Major archaeological finds include the Pool of Siloam, the Jerusalem pilgrim road, the palace of Queen Helena of Adiabene and the Jerusalem Water Channel. Active Roman-era excavations are also underway at the Givati Parking Lot dig site.
Jesus birth in Bethlehem also called City of David
Luke 2:4 And Joseph also went up from Galilee, out of the city of Nazareth, into Judea, unto the city of David, which is called Bethlehem; (because he was of the house and lineage of David:)
Luke 2:11 For unto you is born this day in the city of David a Saviour, which is Christ the Lord.
Byzantine era mansion called the House of Eusebius.
Mid-19th century photographs taken by Scotsman James Graham (photographer) (1853–57) show the ridge of Ir David as being devoid of housing. It is terraced and planted, apparently, with olive trees.

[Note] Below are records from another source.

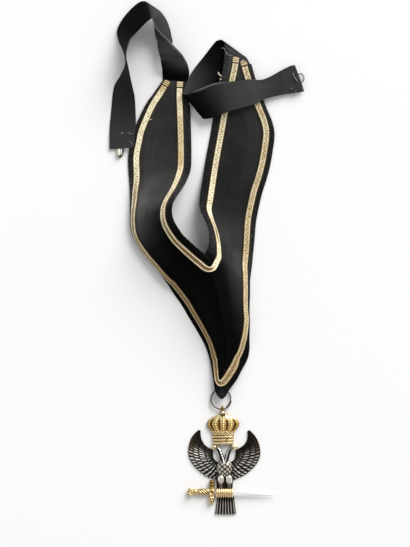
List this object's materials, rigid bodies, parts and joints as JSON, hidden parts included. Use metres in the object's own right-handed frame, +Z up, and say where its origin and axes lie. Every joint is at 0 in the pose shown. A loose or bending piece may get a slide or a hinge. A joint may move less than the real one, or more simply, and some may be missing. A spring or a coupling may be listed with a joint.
{
  "type": "masonic collar",
  "caption": "V-shaped ribbon collar edged with lace braid, two tie straps with a hook and an eye, and a cast jewel hung from its point, laid out flat.",
  "frame": {"origin": "middle of the bounding box, on the surface that the collar lies on", "axes": "+Z up from the surface, +Y from the jewel towards the strap ends, +X towards the right arm"},
  "size_m": [0.1948, 0.5126, 0.0392],
  "materials": {
    "ribbon": "ribbed black ribbon",
    "strap_ribbon": "plain black ribbon",
    "braid": "pale gold metal lace",
    "wire": "plated wire",
    "ring_metal": "tarnished ring",
    "gilt": "gilt with dark recesses",
    "oxidised_silver": "oxidised silver, bright on the ridges",
    "blade": "polished silver"
  },
  "bodies": {
    "root": {"left_band": "ribbon", "right_band": "ribbon", "inner_braid": "braid", "outer_braid": "braid", "left_strap": "strap_ribbon", "right_strap": "strap_ribbon", "hook": "wire", "eye": "wire", "ring_loop": "strap_ribbon", "ring": "ring_metal", "crown": "gilt", "eagle": "oxidised_silver", "sword_hilt": "gilt", "sword_blade": "blade"}
  },
  "joints": []
}
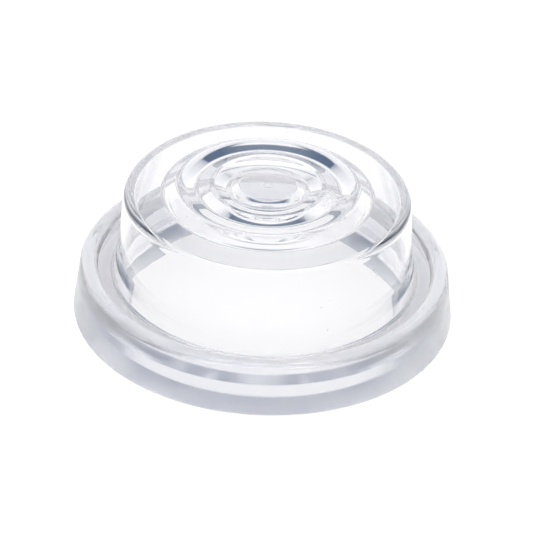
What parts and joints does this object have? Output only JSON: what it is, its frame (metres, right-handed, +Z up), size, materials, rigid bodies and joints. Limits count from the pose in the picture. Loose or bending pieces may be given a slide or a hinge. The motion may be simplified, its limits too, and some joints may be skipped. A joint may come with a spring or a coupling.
{
  "type": "sink plunger",
  "caption": "Handle-less clear push cup: a rippled, hat-shaped clear bell standing mouth down in a soft satin sealing ring.",
  "frame": {"origin": "on the cup's axis, in the plane of the sealing ring's bottom face", "axes": "+Z up along the axis, out of the mouth is -Z; the shape is round, so X and Y are any two level directions"},
  "size_m": [0.0998, 0.0998, 0.0386],
  "materials": {
    "clear_plastic": "polished",
    "satin_elastomer": "satin"
  },
  "bodies": {
    "ring": {"sealing_ring": "satin_elastomer"},
    "bell": {"clear_bell": "clear_plastic"}
  },
  "joints": [
    {"name": "bell_lift", "type": "slide", "parent": "ring", "child": "bell", "axis": [0, 0, 1], "range_m": [0, 0.03]}
  ]
}
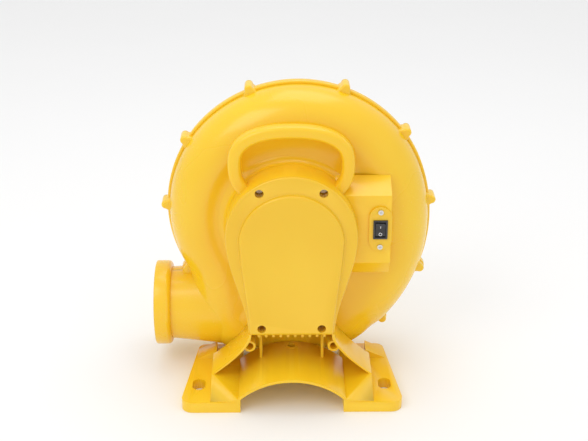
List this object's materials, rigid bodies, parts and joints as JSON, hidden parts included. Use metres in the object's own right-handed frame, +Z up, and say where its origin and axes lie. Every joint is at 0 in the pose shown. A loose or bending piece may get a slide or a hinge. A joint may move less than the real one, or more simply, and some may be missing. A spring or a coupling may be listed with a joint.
{
  "type": "inflatable blower",
  "caption": "Yellow electric air blower: scroll fan casing with side outlet, motor stand with splayed feet, carry handle, rocker switch.",
  "frame": {"origin": "centre of the bounding box on the floor, under the feet", "axes": "+Z up, -Y towards the motor cover and switch, -X towards the air outlet"},
  "size_m": [0.3106, 0.1798, 0.329],
  "materials": {
    "casing_yellow": "smooth semi-gloss moulded ABS",
    "guard_yellow": "moulded ABS",
    "handle_yellow": "smooth semi-gloss moulded ABS",
    "cover_yellow": "smooth semi-gloss moulded ABS",
    "black_plastic": "black nylon",
    "rocker_black": "satin black",
    "fan_plastic": "glass filled nylon",
    "screw_steel": "zinc plated",
    "shaft_steel": "ground steel",
    "lamination_steel": "stacked laminations",
    "copper": "enamelled copper wire",
    "bell_aluminium": "die cast",
    "bearing_chrome": "polished",
    "seal_rubber": "soft black",
    "capacitor_black": "moulded case",
    "terminal_brass": "tinned"
  },
  "bodies": {
    "blower": {"front_volute": "casing_yellow", "rear_volute": "casing_yellow", "casing_screws": "screw_steel", "outlet_collar": "casing_yellow", "inlet_guard": "guard_yellow", "guard_screws": "screw_steel", "stator_core": "lamination_steel", "stator_windings": "copper", "rear_end_bell": "bell_aluminium", "front_end_bell": "bell_aluminium", "ball_bearings": "bearing_chrome", "motor_bolts": "screw_steel", "mount_screws": "screw_steel", "shaft_seal": "seal_rubber", "motor_stand": "casing_yellow", "stand_screws": "screw_steel", "motor_cover": "cover_yellow", "cover_screws": "screw_steel", "carry_handle": "handle_yellow", "switch_box": "casing_yellow", "switch_plate": "cover_yellow", "plate_screws": "screw_steel", "switch_body": "black_plastic", "switch_terminals": "terminal_brass", "cable_gland": "casing_yellow", "capacitor": "capacitor_black", "capacitor_clamp": "screw_steel"},
    "rotor": {"impeller": "fan_plastic", "impeller_nut": "screw_steel", "motor_shaft": "shaft_steel", "rotor_core": "lamination_steel", "cooling_fan": "fan_plastic"},
    "rocker": {"rocker": "rocker_black"}
  },
  "joints": [
    {"name": "impeller_spin", "type": "hinge", "parent": "blower", "child": "rotor", "pos_m": [-0.00326, 0.0391, 0.185], "axis": [0, 1, 0], "continuous": true},
    {"name": "switch_rock", "type": "hinge", "parent": "blower", "child": "rocker", "pos_m": [0.08974, -0.0333, 0.189], "axis": [-1, 0, 0], "range_deg": [0, 16]}
  ]
}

Modern settlement on the ridge began in the City of David in 1873-1874, when the Meyuchas family, a Jewish rabbinical and merchant family that had lived in Jerusalem since their expulsion from Spain, moved a short distance outside the city walls to a house on the ridge. During the latter stages of the Mandate era the nearby Arab village of Silwan expanded up the ridge of the City of David. After the 1948 Arab–Israeli War, the whole area fell on the eastern side of the Green Line under Jordanian control. Arab families continued to live on the ridge of the City of David and to build houses there after 1967. From 1968 to 1977 the Israel Exploration Society started the first excavations at the Ophel, lead by Benjamin Mazar and Eilat Mazar.
The right to control both the archaeological and the residential aspects of the City of David is hotly contested by Israelis and Palestinians. There is a proposal to turn most of the area into an archaeological park, and to restore a part of the Kidron Valley currently occupied by Palestinians as a park to be called the Garden of the King.